Stored data entries:
►
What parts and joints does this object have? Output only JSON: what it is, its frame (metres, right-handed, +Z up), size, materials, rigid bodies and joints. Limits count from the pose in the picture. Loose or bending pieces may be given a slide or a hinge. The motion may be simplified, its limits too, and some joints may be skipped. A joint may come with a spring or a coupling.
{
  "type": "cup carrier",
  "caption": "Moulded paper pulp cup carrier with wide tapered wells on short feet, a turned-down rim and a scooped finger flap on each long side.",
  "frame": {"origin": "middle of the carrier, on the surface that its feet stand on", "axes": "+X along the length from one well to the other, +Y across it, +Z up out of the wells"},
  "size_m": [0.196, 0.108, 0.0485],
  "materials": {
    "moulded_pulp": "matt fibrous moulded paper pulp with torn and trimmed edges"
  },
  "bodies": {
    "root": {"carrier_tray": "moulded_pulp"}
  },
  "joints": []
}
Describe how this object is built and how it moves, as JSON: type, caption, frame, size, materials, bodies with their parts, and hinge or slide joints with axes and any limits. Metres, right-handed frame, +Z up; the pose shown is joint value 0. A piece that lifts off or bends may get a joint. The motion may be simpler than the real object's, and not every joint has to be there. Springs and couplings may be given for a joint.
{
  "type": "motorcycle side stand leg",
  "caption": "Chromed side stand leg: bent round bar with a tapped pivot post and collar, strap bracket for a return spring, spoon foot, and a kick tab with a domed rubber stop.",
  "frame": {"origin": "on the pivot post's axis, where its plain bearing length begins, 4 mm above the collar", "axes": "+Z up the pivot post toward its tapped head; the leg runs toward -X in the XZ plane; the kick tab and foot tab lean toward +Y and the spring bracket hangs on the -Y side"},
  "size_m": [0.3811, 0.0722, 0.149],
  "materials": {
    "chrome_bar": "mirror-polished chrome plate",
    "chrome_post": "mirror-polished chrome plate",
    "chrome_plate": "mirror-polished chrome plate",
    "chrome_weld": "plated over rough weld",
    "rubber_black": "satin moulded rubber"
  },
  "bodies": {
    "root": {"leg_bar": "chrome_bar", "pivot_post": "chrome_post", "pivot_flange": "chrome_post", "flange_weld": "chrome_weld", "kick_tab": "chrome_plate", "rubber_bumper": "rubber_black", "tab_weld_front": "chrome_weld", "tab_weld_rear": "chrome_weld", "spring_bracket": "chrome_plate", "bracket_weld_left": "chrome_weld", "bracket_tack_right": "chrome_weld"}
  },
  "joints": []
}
◄
EXERCISE AIM:
Would you restate each of the entries word for word?

TASK ANSWER:
What parts and joints does this object have? Output only JSON: what it is, its frame (metres, right-handed, +Z up), size, materials, rigid bodies and joints. Limits count from the pose in the picture. Loose or bending pieces may be given a slide or a hinge. The motion may be simplified, its limits too, and some joints may be skipped. A joint may come with a spring or a coupling.
{
  "type": "cup carrier",
  "caption": "Moulded paper pulp cup carrier with wide tapered wells on short feet, a turned-down rim and a scooped finger flap on each long side.",
  "frame": {"origin": "middle of the carrier, on the surface that its feet stand on", "axes": "+X along the length from one well to the other, +Y across it, +Z up out of the wells"},
  "size_m": [0.196, 0.108, 0.0485],
  "materials": {
    "moulded_pulp": "matt fibrous moulded paper pulp with torn and trimmed edges"
  },
  "bodies": {
    "root": {"carrier_tray": "moulded_pulp"}
  },
  "joints": []
}
Describe how this object is built and how it moves, as JSON: type, caption, frame, size, materials, bodies with their parts, and hinge or slide joints with axes and any limits. Metres, right-handed frame, +Z up; the pose shown is joint value 0. A piece that lifts off or bends may get a joint. The motion may be simpler than the real object's, and not every joint has to be there. Springs and couplings may be given for a joint.
{
  "type": "motorcycle side stand leg",
  "caption": "Chromed side stand leg: bent round bar with a tapped pivot post and collar, strap bracket for a return spring, spoon foot, and a kick tab with a domed rubber stop.",
  "frame": {"origin": "on the pivot post's axis, where its plain bearing length begins, 4 mm above the collar", "axes": "+Z up the pivot post toward its tapped head; the leg runs toward -X in the XZ plane; the kick tab and foot tab lean toward +Y and the spring bracket hangs on the -Y side"},
  "size_m": [0.3811, 0.0722, 0.149],
  "materials": {
    "chrome_bar": "mirror-polished chrome plate",
    "chrome_post": "mirror-polished chrome plate",
    "chrome_plate": "mirror-polished chrome plate",
    "chrome_weld": "plated over rough weld",
    "rubber_black": "satin moulded rubber"
  },
  "bodies": {
    "root": {"leg_bar": "chrome_bar", "pivot_post": "chrome_post", "pivot_flange": "chrome_post", "flange_weld": "chrome_weld", "kick_tab": "chrome_plate", "rubber_bumper": "rubber_black", "tab_weld_front": "chrome_weld", "tab_weld_rear": "chrome_weld", "spring_bracket": "chrome_plate", "bracket_weld_left": "chrome_weld", "bracket_tack_right": "chrome_weld"}
  },
  "joints": []
}